ACCORDION MUSIC is not the most popular among traditional music purists, but one of the great Irish exponents of the instrument, Alan Kelly, is well aware of “the pitfalls of traditional music”.
Alan grew up in Roscommon and it was from his father that his love of Irish trad and his introduction to playing music began. However the instruments he was surrounded by - the flute and fiddle - were not the ones he was ultimately going to choose to play himself.
“We were surrounded by the feckers!” Alan tells me. “Actually not by the fiddle tradition though because that was a little weaker when I was growing up. Though there were flute players everywhere.
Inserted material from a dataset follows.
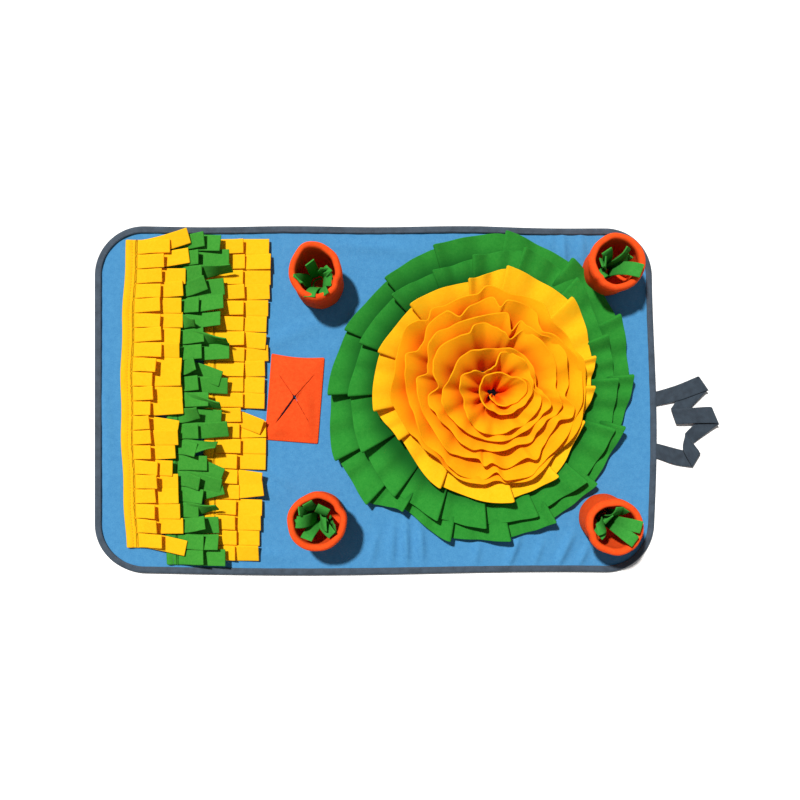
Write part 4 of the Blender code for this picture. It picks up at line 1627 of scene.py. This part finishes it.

It’s a very distinctive sound and it’s unique to that area.”
However Alan was attracted to an instrument which he also felt had a “distinctive” sound and one which had a solid, if less respected, presence on the Roscommon trad scene.
“The accordion has a very distinctive sound and it’s almost entirely played in the region I grew up in,” he says. “My father played it in Roscommon and that’s what inspired me to play it.
Prejudice
Alan eventually gravitated towards the accordion and found it the perfect instrument on which to express himself. He also quickly noticed how other trad musicians tended to look down on the instrument.
“I suppose after a few years of playing and going off to play competitions I began to realise that there was actually a prejudice within the inner traditional world,” he says. “I was lucky in that my father had a very eclectic taste in music and I suppose the instrument lends itself to that.”
Piano accordion is popular in Zydeco, traditional Spanish, and East European musics but Alan does not see any difference in any of the genres.
“I stated researching and found albums of Buckweed Zydeco and the like and that’s what brought me in to different genres. Through that I got into Continental European music in terms of the waltzes and all that,” he says.
“I never had any difficulties with dealing with the limitations of the accordion. I realised the problems early on. I realised the difficulties of playing piano accordion early on and so I set my mind to blending with other people.”
When Kelly moved to Galway in the early 1990s his main focus was how he could fit in to the thriving scene already here.
“My focus was always how I could play with pipers and fiddle players and flute players,” Alan says. “I wondered how I could amalgam that and how I could blend it in terms of changing minds of how traditional music could be played.”
Trying to fit in could lead most people towards a stifling conformity, but in Alan’s case he found it a positive challenge, one which encouraged him to stretch himself as an artist.
“I think it’s always important to have different branches in order to push yourself,” he says. “At the end of the day you’re playing traditional/folk music and it’s unlikely you’ll be playing Carnegie Hall.”
One of those challenges he set himself was to become involved with a professional theatre show in Galway.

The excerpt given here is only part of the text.